### Task directions
Identify every line in the records below that contains the word "caption", and reproduce each one.
##### Provided information #####
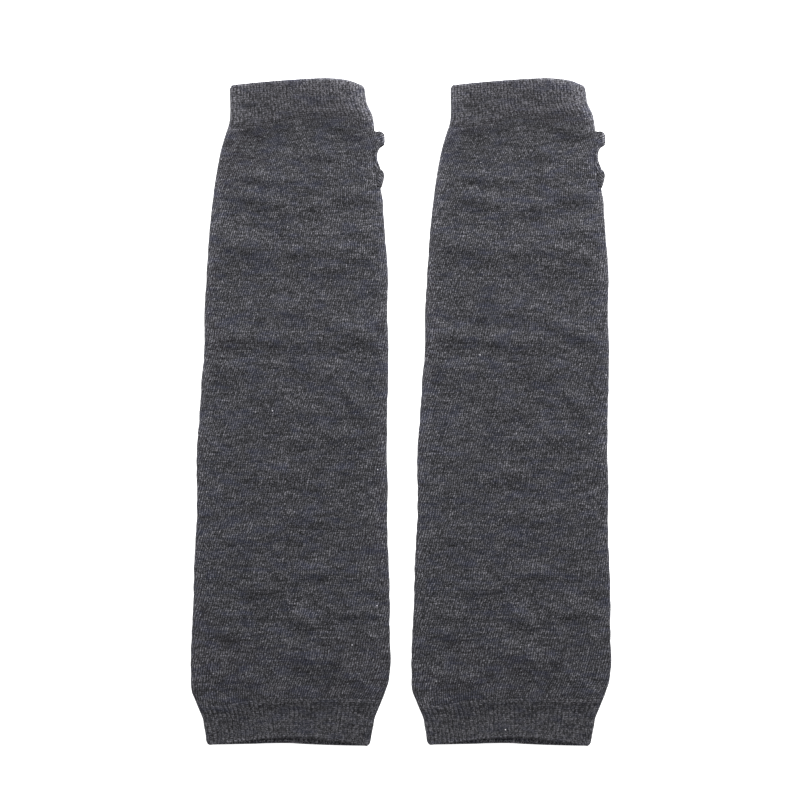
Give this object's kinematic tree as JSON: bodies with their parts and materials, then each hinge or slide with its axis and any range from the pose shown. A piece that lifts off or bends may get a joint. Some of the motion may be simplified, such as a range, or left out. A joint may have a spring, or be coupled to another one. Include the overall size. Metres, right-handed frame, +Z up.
{
  "type": "pair of fingerless arm warmers with thumb holes",
  "caption": "Elbow-length knitted arm warmers laid flat side by side, each with a ribbed edge at the fingers and the elbow and a banded thumb hole on one side.",
  "frame": {"origin": "centre of the pair's box, on the surface that they lie on", "axes": "+X across the arms towards the thumb holes, +Y from the elbow edge to the finger edge, +Z up from the surface"},
  "size_m": [0.1888, 0.3004, 0.0046],
  "materials": {
    "jersey_knit": "matte charcoal melange plain knit",
    "rib_knit": "matte charcoal melange one-by-one rib",
    "band_knit": "matte charcoal melange knitted band"
  },
  "bodies": {
    "root": {"left_arm_tube": "jersey_knit", "left_hand_rib": "rib_knit", "left_elbow_rib": "rib_knit", "left_thumb_band": "band_knit", "right_arm_tube": "jersey_knit", "right_hand_rib": "rib_knit", "right_elbow_rib": "rib_knit", "right_thumb_band": "band_knit"}
  },
  "joints": []
}
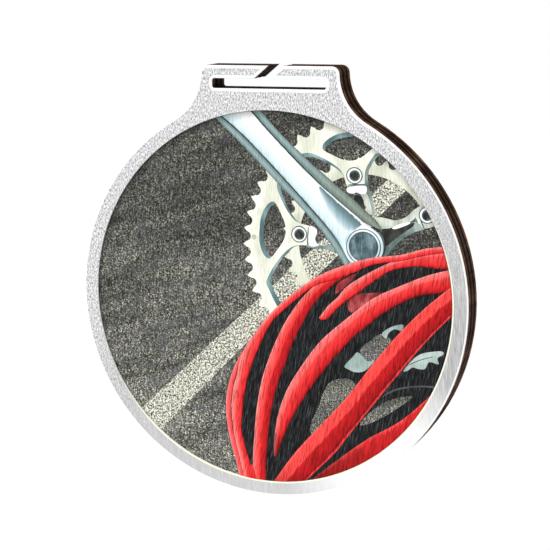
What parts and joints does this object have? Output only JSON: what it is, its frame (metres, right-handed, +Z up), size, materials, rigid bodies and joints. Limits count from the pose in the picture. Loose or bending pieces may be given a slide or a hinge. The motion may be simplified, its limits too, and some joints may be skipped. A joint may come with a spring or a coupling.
{
  "type": "sports finisher medal",
  "caption": "Round laser-cut plywood medal with a ribbon tab, a slanted ribbon slit, a raised brushed-silver border and an inset printed cycling picture.",
  "frame": {"origin": "middle of the ribbon slot, half way through the medal's thickness", "axes": "+Z up towards the tab's top edge, -Y out of the printed front, +X to the right as seen from the front"},
  "size_m": [0.075, 0.0062, 0.0801],
  "materials": {
    "silver_border": "brushed silver, fine speckle and vertical grain, white bevelled edge",
    "picture_disc": "printed picture with a vertical wood grain showing through, satin",
    "front_face_veneer": "birch, edge scorched brown by the laser",
    "crossband_veneer": "birch end grain, edge charred nearly black by the laser",
    "core_veneer": "birch, edge scorched brown by the laser",
    "glue_line": "cured dark glue",
    "back_face_veneer": "bare sanded birch, edge scorched brown"
  },
  "bodies": {
    "root": {"silver_border": "silver_border", "picture_disc": "picture_disc", "front_face_veneer": "front_face_veneer", "front_outer_glue_line": "glue_line", "front_crossband_veneer": "crossband_veneer", "front_inner_glue_line": "glue_line", "core_veneer": "core_veneer", "back_inner_glue_line": "glue_line", "back_crossband_veneer": "crossband_veneer", "back_outer_glue_line": "glue_line", "back_face_veneer": "back_face_veneer"}
  },
  "joints": []
}
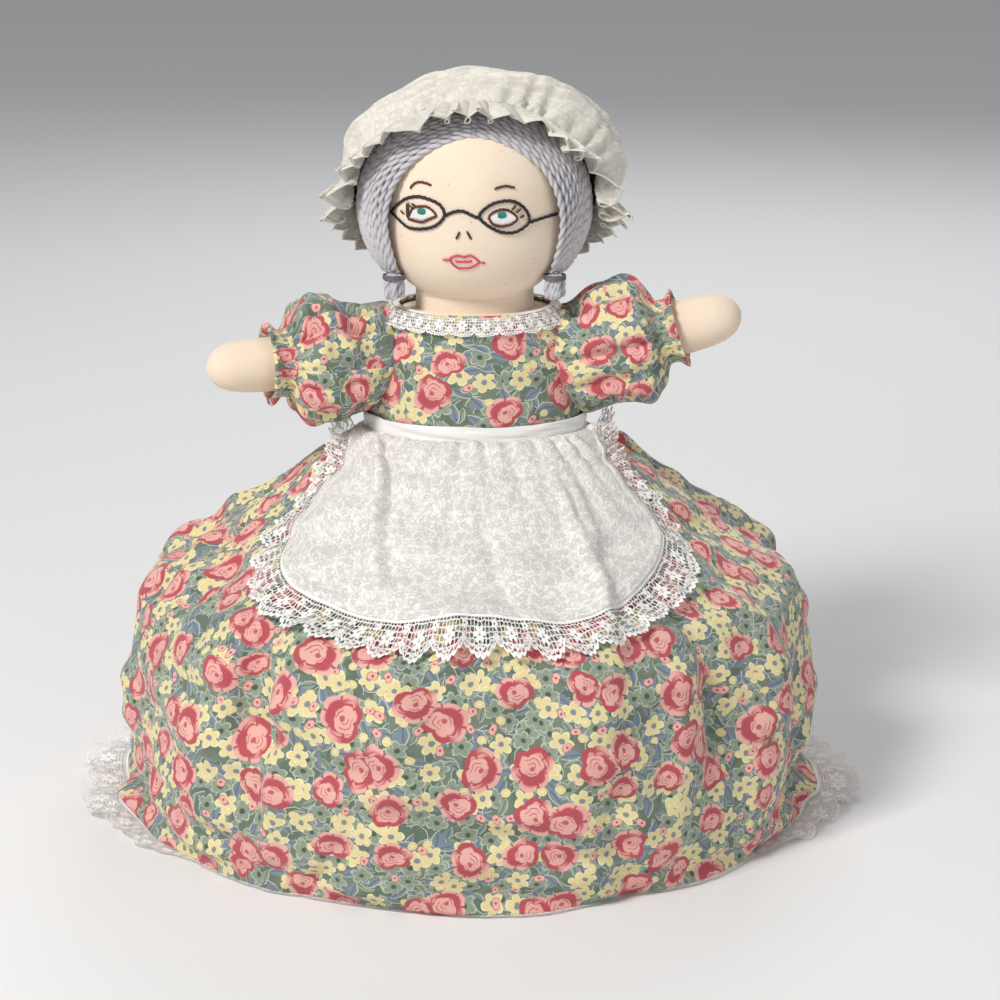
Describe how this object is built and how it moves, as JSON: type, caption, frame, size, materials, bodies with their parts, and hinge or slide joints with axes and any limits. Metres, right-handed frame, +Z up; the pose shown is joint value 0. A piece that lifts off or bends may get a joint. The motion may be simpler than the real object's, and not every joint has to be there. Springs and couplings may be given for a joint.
{
  "type": "topsy-turvy doll",
  "caption": "Cloth topsy-turvy doll: two half dolls joined at the waist under one reversible skirt, with nodding heads, swinging arms and a lift-off mob cap.",
  "frame": {"origin": "on the floor, below the middle of the doll's box", "axes": "+Z up, the old lady's face looks along -Y, +X to the viewer's right"},
  "size_m": [0.373, 0.32, 0.3528],
  "materials": {
    "muslin": "cream plain-weave cotton muslin, matt",
    "stuffing": "muslin filled with fibre, matt",
    "grey_yarn": "lavender-grey plied knitting yarn",
    "brown_yarn": "brown plied knitting yarn",
    "dark_thread": "dark sewing thread",
    "cap_cotton": "off-white cotton with a tone-on-tone pattern",
    "floral_print": "printed cotton calico, roses and small flowers on sage green",
    "plain_cotton": "plain dusty-rose cotton",
    "lace": "machine lace on a fine net",
    "satin": "white satin ribbon, soft sheen",
    "apron_cotton": "white cotton with a tone-on-tone print",
    "elastic": "thin white elastic"
  },
  "bodies": {
    "body": {"upper_torso": "stuffing", "upper_bodice": "floral_print", "upper_neck_lace": "lace", "apron_waistband": "satin", "apron_panel": "apron_cotton", "apron_lace": "lace", "apron_bow_knot": "satin", "apron_bow_loop_left": "satin", "apron_bow_loop_right": "satin", "apron_bow_tail_left": "satin", "apron_bow_tail_right": "satin", "upper_skirt": "floral_print", "lower_skirt": "plain_cotton", "hem_lace": "lace", "lower_torso": "stuffing", "lower_bodice": "plain_cotton", "lower_neck_lace": "lace"},
    "upper_head": {"upper_head": "muslin", "upper_hair": "grey_yarn", "upper_hair_bunch_left": "grey_yarn", "upper_hair_bunch_right": "grey_yarn", "upper_hair_tie_left": "dark_thread", "upper_hair_tie_right": "dark_thread"},
    "mob_cap": {"mob_cap_crown": "cap_cotton", "mob_cap_ruffle": "cap_cotton"},
    "upper_arm_left": {"upper_arm_left": "muslin", "upper_sleeve_left": "floral_print", "upper_cuff_elastic_left": "elastic"},
    "upper_arm_right": {"upper_arm_right": "muslin", "upper_sleeve_right": "floral_print", "upper_cuff_elastic_right": "elastic"},
    "lower_head": {"lower_head": "muslin", "lower_hair": "brown_yarn"},
    "lower_arm_left": {"lower_arm_left": "muslin", "lower_sleeve_left": "plain_cotton", "lower_cuff_elastic_left": "elastic"},
    "lower_arm_right": {"lower_arm_right": "muslin", "lower_sleeve_right": "plain_cotton", "lower_cuff_elastic_right": "elastic"}
  },
  "joints": [
    {"name": "upper_head_nod", "type": "hinge", "parent": "body", "child": "upper_head", "pos_m": [0.004, -0.0065, 0.237], "axis": [1, 0, 0], "range_deg": [-6, 8]},
    {"name": "mob_cap_draw", "type": "slide", "parent": "upper_head", "child": "mob_cap", "axis": [0, 0.8191, 0.5736], "range_m": [0, 0.08]},
    {"name": "upper_arm_left_raise", "type": "hinge", "parent": "body", "child": "upper_arm_left", "pos_m": [-0.044, -0.0065, 0.216], "axis": [-0.309, 0.9511, 0], "range_deg": [-20, 25]},
    {"name": "upper_arm_right_raise", "type": "hinge", "parent": "body", "child": "upper_arm_right", "pos_m": [0.052, -0.0065, 0.216], "axis": [-0.1045, -0.9945, 0], "range_deg": [-37, 8]},
    {"name": "lower_head_nod", "type": "hinge", "parent": "body", "child": "lower_head", "pos_m": [0.004, -0.0065, 0.123], "axis": [1, 0, 0], "range_deg": [-8, 6]},
    {"name": "lower_arm_left_raise", "type": "hinge", "parent": "body", "child": "lower_arm_left", "pos_m": [-0.044, -0.0065, 0.144], "axis": [-0.0872, 0.9962, 0], "range_deg": [-4, 5]},
    {"name": "lower_arm_right_raise", "type": "hinge", "parent": "body", "child": "lower_arm_right", "pos_m": [0.052, -0.0065, 0.144], "axis": [-0.0872, -0.9962, 0], "range_deg": [-4, 5]}
  ]
}
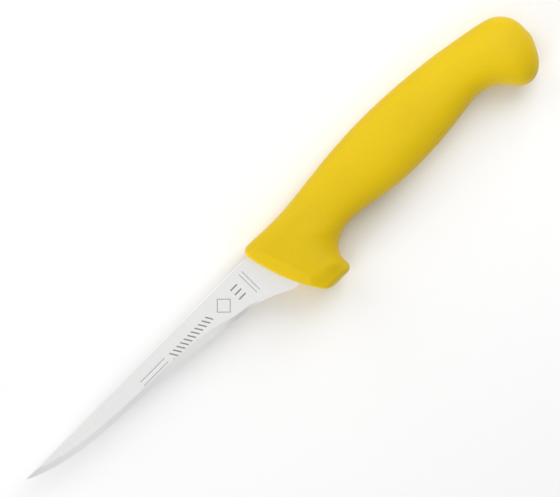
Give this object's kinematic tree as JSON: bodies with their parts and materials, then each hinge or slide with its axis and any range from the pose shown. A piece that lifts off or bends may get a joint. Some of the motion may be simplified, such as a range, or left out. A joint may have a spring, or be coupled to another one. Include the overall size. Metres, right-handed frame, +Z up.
{
  "type": "boning knife",
  "caption": "Boning knife: narrow ground steel blade with a sharpened edge and a hidden tang, in a moulded plastic handle with a finger guard and a butt hook.",
  "frame": {"origin": "under the middle of the whole knife, on the surface that it lies on", "axes": "+X along the knife from the tip of the blade to the butt of the handle, +Y towards the spine, +Z up through the blade's thickness"},
  "size_m": [0.2642, 0.0386, 0.0216],
  "materials": {
    "blade_steel": "fine cross-ground stainless steel",
    "handle_plastic": "yellow polypropylene with a fine matte texture"
  },
  "bodies": {
    "root": {"blade": "blade_steel", "handle": "handle_plastic"}
  },
  "joints": []
}
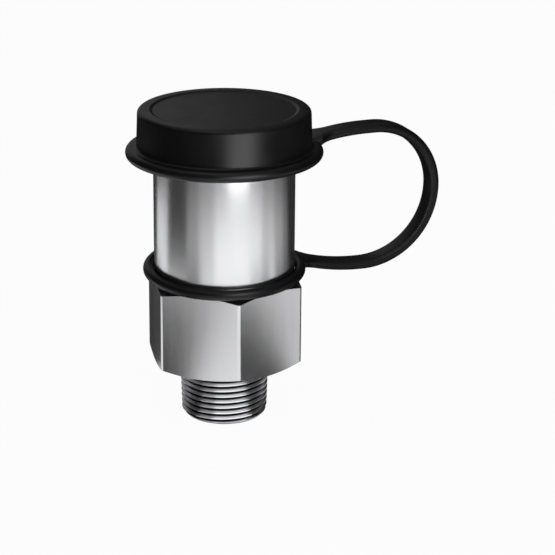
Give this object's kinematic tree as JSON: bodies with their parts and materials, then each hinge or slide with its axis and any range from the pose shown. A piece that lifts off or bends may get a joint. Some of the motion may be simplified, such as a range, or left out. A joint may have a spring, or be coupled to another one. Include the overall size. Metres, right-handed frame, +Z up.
{
  "type": "safety valve",
  "caption": "Pop-action safety valve with a hexagon body, male pipe nipple and a black rubber rain cap held by a moulded strap and ring.",
  "frame": {"origin": "on the valve's axis at the inlet end of the pipe nipple", "axes": "+Z up along the valve's axis to the cap, +X towards the strap's loop"},
  "size_m": [0.0993, 0.059, 0.0961],
  "materials": {
    "body_steel": "turned and milled, satin",
    "cap_rubber": "satin moulded rubber",
    "inner_brass": "turned, bright",
    "stem_steel": "ground",
    "spring_steel": "drawn wire",
    "seat_rubber": "matt"
  },
  "bodies": {
    "valve": {"valve_body": "body_steel", "lock_ring": "inner_brass"},
    "disc_assembly": {"seat_disc": "seat_rubber", "disc_retainer": "inner_brass", "retainer_lock_washer": "stem_steel", "retainer_screw": "stem_steel", "disc_holder": "inner_brass", "stem": "stem_steel", "stem_pin": "stem_steel", "lift_stop_sleeve": "inner_brass", "lower_spring_seat": "stem_steel", "relief_spring": "spring_steel"},
    "spring_retainer": {"upper_spring_seat": "stem_steel", "thrust_washer": "inner_brass"},
    "adjuster": {"adjusting_bushing": "inner_brass", "guide_bush": "inner_brass"},
    "retaining_ring": {"cap_ring": "cap_rubber", "cap_strap": "cap_rubber"},
    "cap": {"rain_cap": "cap_rubber"}
  },
  "joints": [
    {"name": "disc_lift", "type": "slide", "parent": "valve", "child": "disc_assembly", "axis": [0, 0, 1], "range_m": [0, 0.005], "stiffness_N_per_m": 24500, "deforming": ["relief_spring"]},
    {"name": "adjuster_feed", "type": "slide", "parent": "valve", "child": "spring_retainer", "axis": [0, 0, 1], "range_m": [-0.0015, 0], "deforming": ["relief_spring"]},
    {"name": "adjuster_turn", "type": "hinge", "parent": "spring_retainer", "child": "adjuster", "pos_m": [0, 0, 0.078], "axis": [0, 0, 1], "range_deg": [-360, 0]},
    {"name": "ring_turn", "type": "hinge", "parent": "valve", "child": "retaining_ring", "pos_m": [0, 0, 0.04555], "axis": [0, 0, 1], "continuous": true},
    {"name": "cap_lift", "type": "slide", "parent": "retaining_ring", "child": "cap", "axis": [0, 0, 1], "range_m": [0, 0.014], "deforming": ["cap_strap"]}
  ],
  "couplings": [
    {"joint": "adjuster_turn", "follows": "adjuster_feed", "rad_per_m": 4188.8}
  ]
}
#####
### Answer
  "caption": "Elbow-length knitted arm warmers laid flat side by side, each with a ribbed edge at the fingers and the elbow and a banded thumb hole on one side.",
  "caption": "Round laser-cut plywood medal with a ribbon tab, a slanted ribbon slit, a raised brushed-silver border and an inset printed cycling picture.",
Describe how this object is built and how it moves, as JSON: type, caption, frame, size, materials, bodies with their parts, and hinge or slide joints with axes and any limits. Metres, right-handed frame, +Z up; the pose shown is joint value 0. A piece that lifts off or bends may get a joint. The motion may be simpler than the real object's, and not every joint has to be there. Springs and couplings may be given for a joint.
  "caption": "Cloth topsy-turvy doll: two half dolls joined at the waist under one reversible skirt, with nodding heads, swinging arms and a lift-off mob cap.",
  "caption": "Boning knife: narrow ground steel blade with a sharpened edge and a hidden tang, in a moulded plastic handle with a finger guard and a butt hook.",
  "caption": "Pop-action safety valve with a hexagon body, male pipe nipple and a black rubber rain cap held by a moulded strap and ring.",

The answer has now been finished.